Re: [DISCUSS] Beam data plane serialization tech

Lukasz Cwik Fri, 17 Jun 2016 10:49:04 -0700

In the Runner API proposal doc, there are 10+ different types with several
fields each.
Is it important to have a code generator for the schema?
* simplify the SDK development process
* reduce errors due to differences in custom implementation


I'm not familiar with tool(s) which can take a JSON schema (e.g.
http://json-schema.org/) and generate code in multiple languages. Anyone?

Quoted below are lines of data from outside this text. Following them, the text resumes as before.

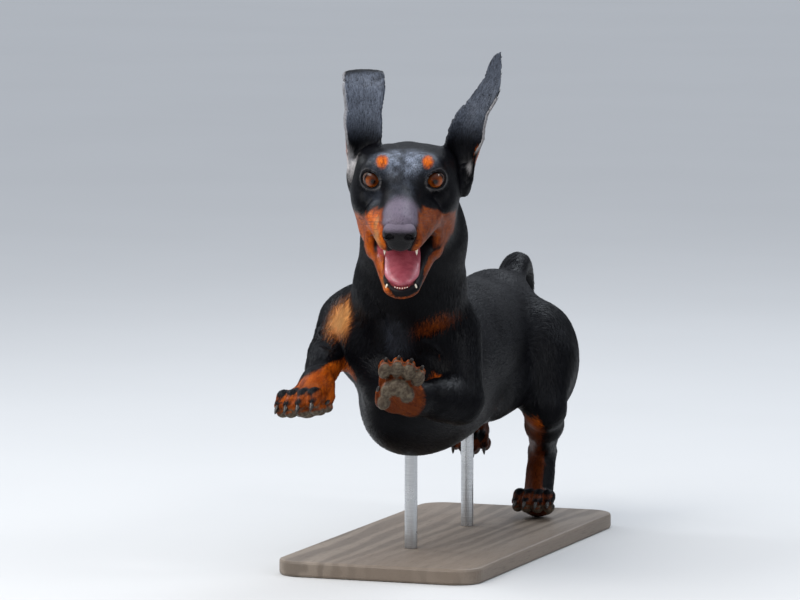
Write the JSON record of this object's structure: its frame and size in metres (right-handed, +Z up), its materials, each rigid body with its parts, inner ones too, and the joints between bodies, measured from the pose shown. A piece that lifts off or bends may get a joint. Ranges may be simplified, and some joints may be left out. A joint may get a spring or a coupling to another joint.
{
  "type": "dachshund",
  "caption": "Life-size still model of a leaping smooth black and tan dachshund, mouth open and ears flying up, held by two rods on a flat display base.",
  "frame": {"origin": "middle of the underside of the stand's base", "axes": "+Z up, the dog runs toward -Y, its left side is +X"},
  "size_m": [0.2312, 0.7055, 0.494],
  "materials": {
    "black_coat": "short glossy black coat",
    "tan_coat": "short tan coat",
    "nose_leather": "moist black leather",
    "eye": "glossy brown",
    "tongue": "wet pink",
    "stand_wood": "satin",
    "stand_steel": "brushed"
  },
  "bodies": {
    "root": {"ear_right": "black_coat", "ear_left": "black_coat", "lower_jaw": "tan_coat", "head": "black_coat", "neck": "black_coat", "fore_paw_right": "tan_coat", "fore_paw_left": "tan_coat", "forearm_right": "tan_coat", "forearm_left": "black_coat", "upper_arm_right": "black_coat", "upper_arm_left": "black_coat", "hind_paw_left": "tan_coat", "shank_left": "tan_coat", "thigh_left": "black_coat", "hind_paw_right": "tan_coat", "shank_right": "tan_coat", "thigh_right": "black_coat", "tail_end": "black_coat", "tail_root": "black_coat", "torso": "black_coat", "eye_right": "eye", "eye_left": "eye", "nose": "nose_leather", "tongue": "tongue", "stand_rod_front": "stand_steel", "stand_rod_rear": "stand_steel", "stand_base": "stand_wood"}
  },
  "joints": []
}
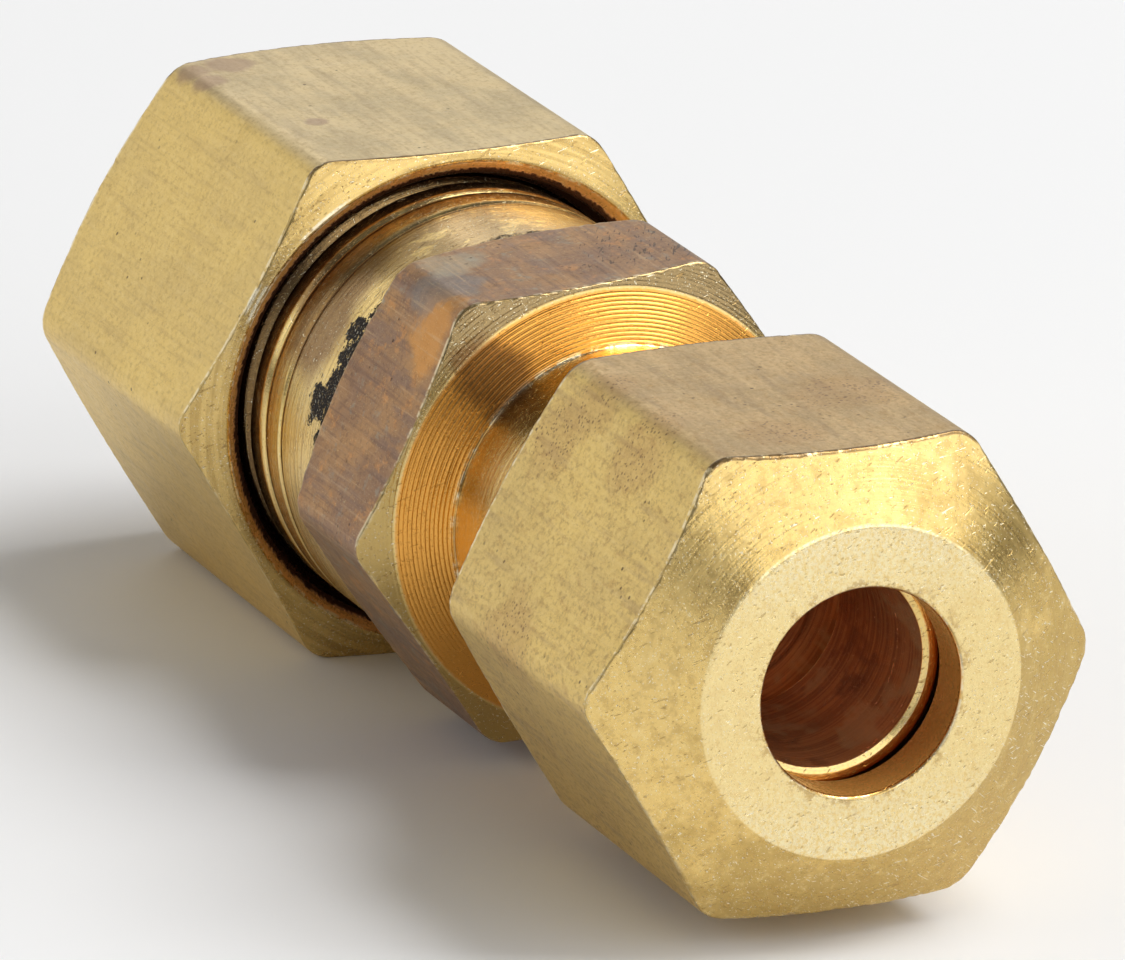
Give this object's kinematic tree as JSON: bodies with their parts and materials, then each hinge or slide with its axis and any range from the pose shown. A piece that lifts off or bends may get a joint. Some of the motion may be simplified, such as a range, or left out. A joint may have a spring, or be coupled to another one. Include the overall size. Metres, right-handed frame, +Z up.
{
  "type": "compression fitting",
  "caption": "Straight reducing compression union: hexagonal brass body with a threaded stub each end, coupling nuts and loose sleeves for unequal tubes.",
  "frame": {"origin": "on the fitting's axis, halfway between the outer faces of the two nuts in the rest pose", "axes": "+X along the fitting's axis, out of the end for the smaller tube; +Z up, square to the top flat of both nuts"},
  "size_m": [0.0352, 0.0144, 0.0126],
  "materials": {
    "body_brass": "drawn hexagon stock, tarnished mauve brown, with bright turned faces and threads",
    "large_nut_brass": "satin drawn hexagon stock with bright turned ends",
    "small_nut_brass": "satin drawn hexagon stock, speckled, with bright turned nose",
    "sleeve_brass": "smooth turned brass"
  },
  "bodies": {
    "union_body": {"union_body": "body_brass"},
    "large_sleeve": {"large_sleeve": "sleeve_brass"},
    "small_sleeve": {"small_sleeve": "sleeve_brass"},
    "large_nut": {"large_nut": "large_nut_brass"},
    "small_nut": {"small_nut": "small_nut_brass"}
  },
  "joints": [
    {"name": "large_sleeve_travel", "type": "slide", "parent": "union_body", "child": "large_sleeve", "axis": [-1, 0, 0], "range_m": [-0.00071, 0.00265]},
    {"name": "large_nut_turn", "type": "hinge", "parent": "large_sleeve", "child": "large_nut", "pos_m": [-0.01185, 0, 0], "axis": [-1, 0, 0], "range_deg": [-240, 900]},
    {"name": "small_sleeve_travel", "type": "slide", "parent": "union_body", "child": "small_sleeve", "axis": [1, 0, 0], "range_m": [-0.00071, 0.00265]},
    {"name": "small_nut_turn", "type": "hinge", "parent": "small_sleeve", "child": "small_nut", "pos_m": [0.01268, 0, 0], "axis": [1, 0, 0], "range_deg": [-240, 900]}
  ],
  "couplings": [
    {"joint": "large_sleeve_travel", "follows": "large_nut_turn", "m_per_rad": 0.00016844},
    {"joint": "small_sleeve_travel", "follows": "small_nut_turn", "m_per_rad": 0.00016844}
  ]
}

For the Data Plane API, a Runner and SDK must be able to encode elements
such as WindowedValue and KVs in such a way that both sides can interpret
them. For example, a Runner will be required to implement GBK so it must be
able to read the windowing information from the "bytes" transmitted,
additionally it will need to be able to split KV<K, V> records apart and
recreate KV<K, Iterable<V>> for the SDK. Since Coders are the dominant way
of encoding things, the Data Plane API will transmit "bytes" with the
element boundaries encoded in some way. Aljoscha, I agree with you that a
good choice for transmitting bytes between VMs/languages is very important.
Even though we are still transmitting mostly "bytes", error handling &
connection handling are still important.
For example, if we were to use gRPC and proto3 with a bidirectional stream
based API, we would get:
the Runner and SDK can both push data both ways (stream from/to GBK, stream
from/to state)
error handling
code generation of client libraries
HTTP/2

As for the encoding, any SDK can choose any serialization it wants such as
Kryo but to get interoperability with other languages that would require
others to implement parts of the Kryo serialization spec to be able to
interpret the "bytes". Thus certain types like KV & WindowedValue should be
encoded in a way which allows for this interoperability.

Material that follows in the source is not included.